But that’s the gig now, whether you like it or not. Compliance manuals, due diligence questionnaires that feel like interrogations, and the SEC recycling the same punch list every single year. Valuations, fees, custody, governance, and they’ve been pretty open about the fact that smaller advisers who’ve never been examined are getting visits soon.

An emerging fund can’t staff around that problem. You don’t have the budget for a full-time CCO, controller, and tax team. Meanwhile, the Big Four will happily take your money, then assign your file to whoever’s most junior and available. Good luck getting them on the phone when an allocator drops an operational due diligence request on a Friday afternoon.

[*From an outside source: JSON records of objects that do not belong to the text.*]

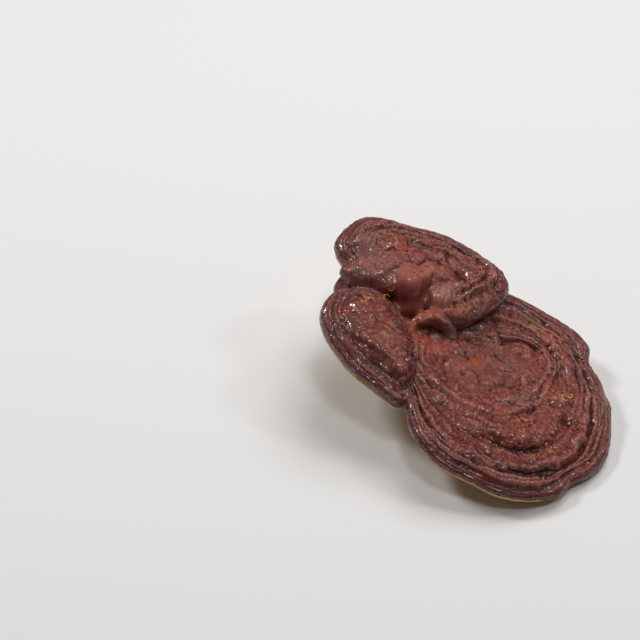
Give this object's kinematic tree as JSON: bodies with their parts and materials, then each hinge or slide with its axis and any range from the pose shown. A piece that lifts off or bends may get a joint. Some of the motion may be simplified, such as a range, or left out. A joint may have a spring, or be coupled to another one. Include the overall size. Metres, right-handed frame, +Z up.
{
  "type": "dried reishi mushroom",
  "caption": "Dried bracket mushroom with a lobed, ringed, lacquered cap leaning on a short stem that is cut off flat.",
  "frame": {"origin": "middle of the stem's flat cut, on the table", "axes": "+Z up from the cut, +X towards the low side of the cap, +Y towards the upper lobe at the back"},
  "size_m": [0.1148, 0.117, 0.0526],
  "materials": {
    "lacquered_crust": "dried woody flesh under a thin, dull to glossy red-brown crust, pale below"
  },
  "bodies": {
    "root": {"cap_and_stem": "lacquered_crust"}
  },
  "joints": []
}
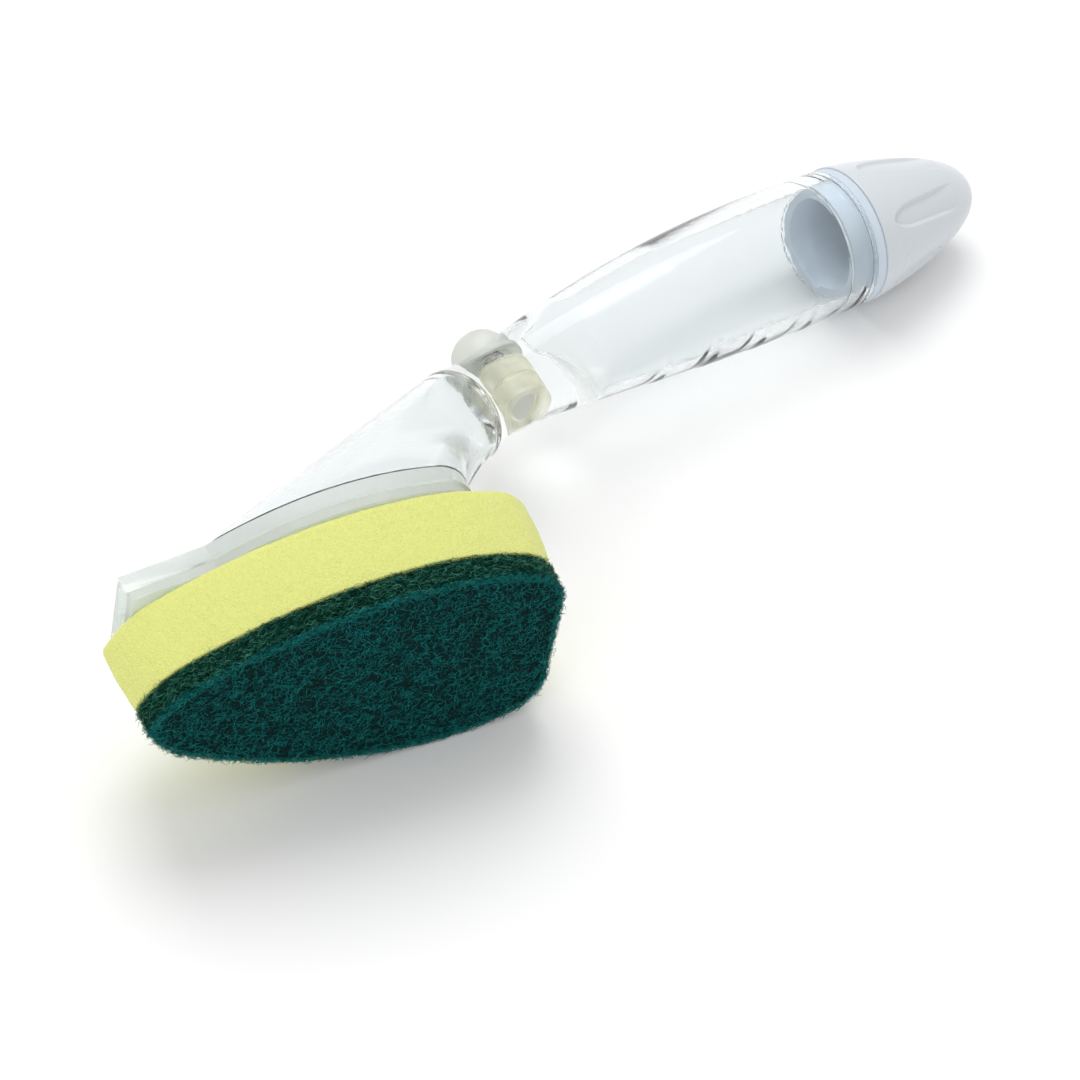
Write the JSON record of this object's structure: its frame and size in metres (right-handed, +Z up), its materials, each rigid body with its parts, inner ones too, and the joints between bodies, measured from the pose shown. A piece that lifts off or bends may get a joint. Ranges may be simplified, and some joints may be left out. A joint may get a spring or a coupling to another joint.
{
  "type": "soap dispensing dish wand",
  "caption": "Dish wand with a clear soap-filled handle, a screw end cap, a press valve button, a fan-shaped head and a slide-on sponge refill with a scrub pad.",
  "frame": {"origin": "bottom centre of the bounding box, on the table that the wand lies on", "axes": "+X from the head's tip towards the end cap, +Y away from the scrub face, +Z up: the wand lies on its side with its scrub face towards -Y"},
  "size_m": [0.2462, 0.1148, 0.0572],
  "materials": {
    "clear_handle": "clear moulded plastic, glossy, faint blue-green",
    "clear_neck": "clear moulded plastic, glossy, faint blue-green",
    "clear_plate": "clear moulded plastic, glossy",
    "collar": "clear moulded plastic with a blue-grey cast",
    "cap": "white moulded plastic, satin gloss",
    "seal": "soft translucent silicone",
    "silicone": "soft milky silicone",
    "white_plastic": "white moulded plastic",
    "spring_steel": "drawn stainless wire",
    "seal_rubber": "pale beige silicone rubber",
    "cream_plastic": "cream moulded plastic",
    "carrier": "clear moulded plastic, slightly grey",
    "foam": "fine open-cell foam, yellow",
    "scrub": "non-woven web of crimped nylon fibre with grit, dark green"
  },
  "bodies": {
    "handle": {"handle_shell": "clear_handle", "neck_shell": "clear_neck", "head_plate": "clear_plate", "mouth_collar": "collar", "valve_body": "cream_plastic", "upper_body_seal": "seal_rubber", "lower_body_seal": "seal_rubber", "stem_seal": "seal_rubber", "outlet_valve": "silicone", "return_spring": "spring_steel"},
    "seal": {"cap_seal": "seal"},
    "cap": {"end_cap": "cap"},
    "button": {"soap_button": "silicone", "spring_cup": "white_plastic", "valve_stem": "white_plastic", "valve_disc": "silicone"},
    "refill": {"carrier_plate": "carrier", "foam_sponge": "foam", "scrub_pad": "scrub"}
  },
  "joints": [
    {"name": "cap_lift", "type": "slide", "parent": "handle", "child": "seal", "axis": [0.9763, 0.1948, -0.0944], "range_m": [0, 0.0299]},
    {"name": "cap_turn", "type": "hinge", "parent": "seal", "child": "cap", "pos_m": [0.08723, 0.04059, 0.01663], "axis": [0.9763, 0.1948, -0.0944], "range_deg": [0, 900]},
    {"name": "button_press", "type": "slide", "parent": "handle", "child": "button", "axis": [0.1663, -0.9831, -0.0768], "range_m": [0, 0.0022], "stiffness_N_per_m": 500, "springref_m": -0.001, "deforming": ["return_spring"]},
    {"name": "refill_slide", "type": "slide", "parent": "handle", "child": "refill", "axis": [-0.9942, 0, 0.108], "range_m": [0, 0.075]}
  ],
  "couplings": [
    {"joint": "cap_turn", "follows": "cap_lift", "rad_per_m": 523.6}
  ]
}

So who’s going to care about your fund the way you do? Turns out, boutique CPAs are filling that gap for many. Small firms, deep in the alternative investment world, who know your structure cold and pick up when you call. That’s the strategic relationship worth talking about.

They Build Your Fund’s Operating System (So Finance Isn’t a Fire Drill)

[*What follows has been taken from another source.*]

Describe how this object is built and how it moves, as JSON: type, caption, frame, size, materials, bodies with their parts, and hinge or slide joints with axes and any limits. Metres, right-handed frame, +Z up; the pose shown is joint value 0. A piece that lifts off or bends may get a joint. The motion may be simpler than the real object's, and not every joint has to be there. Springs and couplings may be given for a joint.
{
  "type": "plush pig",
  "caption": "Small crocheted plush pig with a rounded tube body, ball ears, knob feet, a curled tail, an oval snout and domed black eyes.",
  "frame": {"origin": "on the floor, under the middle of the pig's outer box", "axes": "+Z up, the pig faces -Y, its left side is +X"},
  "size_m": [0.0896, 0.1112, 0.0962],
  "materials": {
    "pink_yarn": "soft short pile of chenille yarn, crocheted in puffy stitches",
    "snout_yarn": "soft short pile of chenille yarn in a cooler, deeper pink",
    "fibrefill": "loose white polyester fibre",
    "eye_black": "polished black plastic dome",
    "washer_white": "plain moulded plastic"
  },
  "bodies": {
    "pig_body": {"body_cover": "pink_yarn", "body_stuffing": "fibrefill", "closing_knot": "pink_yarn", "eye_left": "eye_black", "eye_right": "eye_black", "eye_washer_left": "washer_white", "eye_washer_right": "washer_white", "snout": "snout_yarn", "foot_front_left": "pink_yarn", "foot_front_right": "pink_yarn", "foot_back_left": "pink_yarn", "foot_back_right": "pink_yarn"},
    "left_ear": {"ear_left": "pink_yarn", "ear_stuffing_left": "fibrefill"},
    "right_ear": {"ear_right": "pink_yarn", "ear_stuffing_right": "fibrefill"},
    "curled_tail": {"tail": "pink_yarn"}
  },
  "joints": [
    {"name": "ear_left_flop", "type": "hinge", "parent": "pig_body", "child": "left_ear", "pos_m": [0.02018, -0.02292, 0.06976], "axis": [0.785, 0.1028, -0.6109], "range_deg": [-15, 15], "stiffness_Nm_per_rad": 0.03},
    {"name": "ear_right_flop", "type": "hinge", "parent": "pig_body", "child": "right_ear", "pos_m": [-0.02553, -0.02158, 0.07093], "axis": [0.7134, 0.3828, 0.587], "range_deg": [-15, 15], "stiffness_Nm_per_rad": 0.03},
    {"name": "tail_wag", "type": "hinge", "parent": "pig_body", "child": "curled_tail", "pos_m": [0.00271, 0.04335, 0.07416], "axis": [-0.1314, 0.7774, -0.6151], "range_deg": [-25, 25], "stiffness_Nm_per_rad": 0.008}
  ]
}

Too many emerging funds don’t have a real finance process. They have a patchwork of spreadsheets, a shared drive nobody organized, and a close process that depends on one person remembering what happened last quarter.

Boutique CPAs fix that from the ground up. They build a chart of accounts designed for your fund, not copied and pasted from a generic partnership template. They put a repeatable close and NAV workflow in place with a calendar, clear owners, and documented controls. And they standardize your valuation documentation by asset type and create fee allocation memos that hold up under examination.

The boring stuff, basically. Except it’s the boring stuff that blows up when the SEC shows up or an allocator starts pulling threads. A good boutique CPA builds it once, so you stop rebuilding it every quarter-end in a panic.

They Keep You ‘Exam-Ready’ With a Real Compliance and Filing Calendar

A solid operating system means nothing if you blow a filing deadline, and emerging funds miss them more often than anyone admits.

Form ADV annual amendments are due within 90 days of fiscal year-end. Custody audit provisions expect audited financials delivered within 120 days (180 for fund-of-funds). Form PF amendments now carry an October 2026 compliance date after the SEC pushed the original deadline. These dates stack up fast when nobody owns them.

Boutique CPAs build a master calendar that pulls audit, tax, investor reporting, and regulatory deadlines into one view. They pre-wire the data so you aren’t reconstructing datasets from scratch every quarter. And they create evidence trails that survive staff turnover, which matters a lot when your back office is two people and a consultant.

They Turn Audit + Reporting Into a Fundraising Asset (Not a Cost Center)

Allocators read your audited financials before they read your pitch deck. Clean books signal operational maturity. Sloppy ones signal risk, no matter how good your returns look.

Boutique CPAs treat your audit like a fundraising tool. They run a 30- to 45-day readiness sprint before year-end: reconciling capital activity monthly, locking valuation memos, and preclearing unusual allocations before the auditors ever show up. They coordinate with your admin, prime broker, and legal counsel so requests don’t stall out.

For PE and real estate managers, that also means aligning quarterly reporting with standards like ILPA’s updated template, which nearly 70% of reporting participants have signaled they plan to adopt. Allocators notice when you speak their language.

They Engineer ‘Tax Alpha’ Through Structure, Timing, and Investor-Specific Reporting

Clean audits get you in the door with allocators. Smart tax work keeps them happy once they’re invested.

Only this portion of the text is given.